Mr. Degrand called and after conversation I concluded a bargain with him for Thomas B. Adams Jr. to buy with the balance of his money, some Fire and Marine Stock.1 But the rate was very high. On the whole however, my Morning was wasted very much. These Carpenters in the Entry disarrange every thing. I am ashamed of my way of spending time, and discouraged at my ill success. Returned home.

Horatio Brooks dined with us. I am sorry to say he seems to like my House too well. Afternoon reading Cicero, but the matter was a little more difficult. The many shades of questions can hardly bear to be so nicely subdivided as they are by him. They will not remain in the 343memory, and are subject to be altered by circumstances. Evening Corinne and Mason’s Life of Gray. After which Symmons’ Life of Milton and the Tatler. The former is a little ultraliberal in his politics, to an extent that sometimes shocks me. Yet generally I agree with him.

1.

See above, entry for 11 Oct. and note.

Wednesday. 20th. CFA

1830-10-20

Wednesday. 20th. CFA
Wednesday. 20th.

Morning beautiful and mild. I went to the Office as usual, and passed my time a little better than I have been in the practice of doing heretofore—As I was able to read and complete the first Volume of Minot’s Continuation. A work I hold in very little estimation from its apparent labour in doing nothing. A history should have substance not be like a shadow always eluding the grasp. To be sure he has also the least interesting period of our history to deal with.

I was unavoidably occupied in trifles some part of the day, but this I never expect to get over. It seems the tax usual upon a man with an Office of his own. Returned home and passed the Afternoon in reading Cicero as usual. Completed a considerable portion but was stuck at one or two passages. This is always the case upon a first examination. Horatio Brooks returned and spent the evening so that our regular avocations having been interrupted I thought I would take the opportunity to finish Symmons. He is too abusive. I think he has the right side but does not manage it adroitly. His book is however on the whole interesting. Afterwards, two numbers of the Tatler.

Thursday. 21st. CFA

1830-10-21

Thursday. 21st. CFA
Thursday. 21st.

Morning clear again after the showery weather which came on last Evening. I went to the Office as usual, but passed a large portion of my morning at an Auction Room. The sale of the library of Edward J. Lowell took place today.1 I could not help moralizing when I thought of the difference which had taken place between the views this young man had held out to himself and the actual state of things. It is melancholy to think that all our hopes and wishes, our ambition, our useful exertions hang upon so frail a tenure as human life. Lowell was a young man of great promise, few in this Community stood as high as he. He is now a fit subject to point a moral and adorn a tale.2 I bought little or nothing as his books sold high.

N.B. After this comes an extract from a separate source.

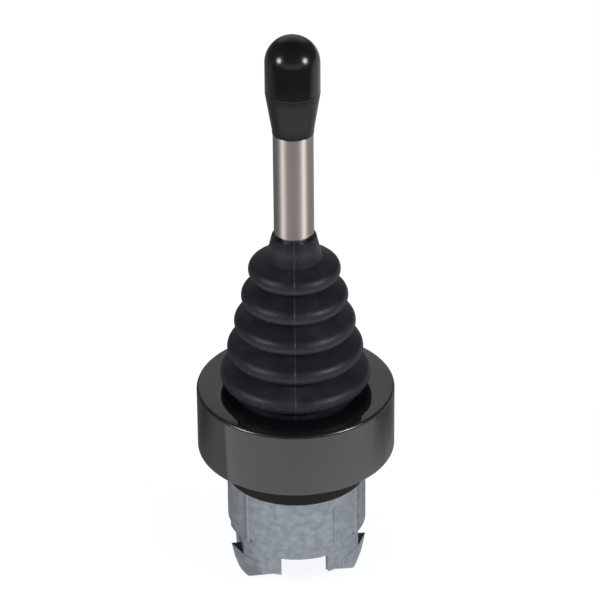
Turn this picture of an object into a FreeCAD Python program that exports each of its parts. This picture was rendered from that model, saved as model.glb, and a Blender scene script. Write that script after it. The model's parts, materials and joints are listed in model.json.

Completed the purchase and transfer of the Fire and Marine Stock and settled several demands against my father and myself. After din-344ner, finished the second book de Inventione and resumed the same to review. My aim is to master the subject in all its forms.

Evening, went to Faneuil Hall to see and take part in a primary Meeting of the People.3 It was large and respectable. Mr. J. B. Davis, A. H. Everett, Austin,4 Gorham and Sullivan addressed the Meeting, and generally with more power than I had expected. On the whole, it was a favourable specimen of a Caucus, better than any I had seen.5 Mr. Webster was received with great acclamation. He adjourned the Meeting, and I returned home to find my Wife suffering severely from one of her remedies.

1.

The library of a “professional gentleman deceased” consisting of about 400 volumes on the civil and common law and 600 other books was auctioned beginning at 9:30 a.m. at Cunningham’s Auction Rooms, corner of Milk and Federal streets (Boston Daily Advertiser, 21 Oct., p. 3, col. 4).

2.

Edward Jackson Lowell (1805–1830), Harvard 1822, regarded in Boston as one of the most cultivated and promising young men of his generation, died at the home of his brother in Waltham during the preceding month (Boston Patriot, 11 Sept., p. 2, col. 5; 16 Sept., p. 2, col. 3; Ferris Greenslet, The Lowells and their Seven Worlds, Boston, 1946, p. 191–196).

3.

The National Republican caucus held at 6:30 p.m. announced its sponsors as “Friends of American Industry, Liberal National Policy, Internal Improvement, the Rail Roads, and the preservation of the Public Faith toward the Indian Tribes” (Boston Daily Advertiser, 21 Oct., p. 2, col. 3; 22 Oct., p. 2, col. 2).

4.

James T. Austin, Commonwealth attorney ( Boston Directory, 1830–1831).

5.

The speeches of A. H. Everett, Jeremiah Evarts, and William Sullivan were printed in the Advertiser, 25 Oct., p. 1, cols. 3–6; 27 Oct., p. 2, cols. 4–6.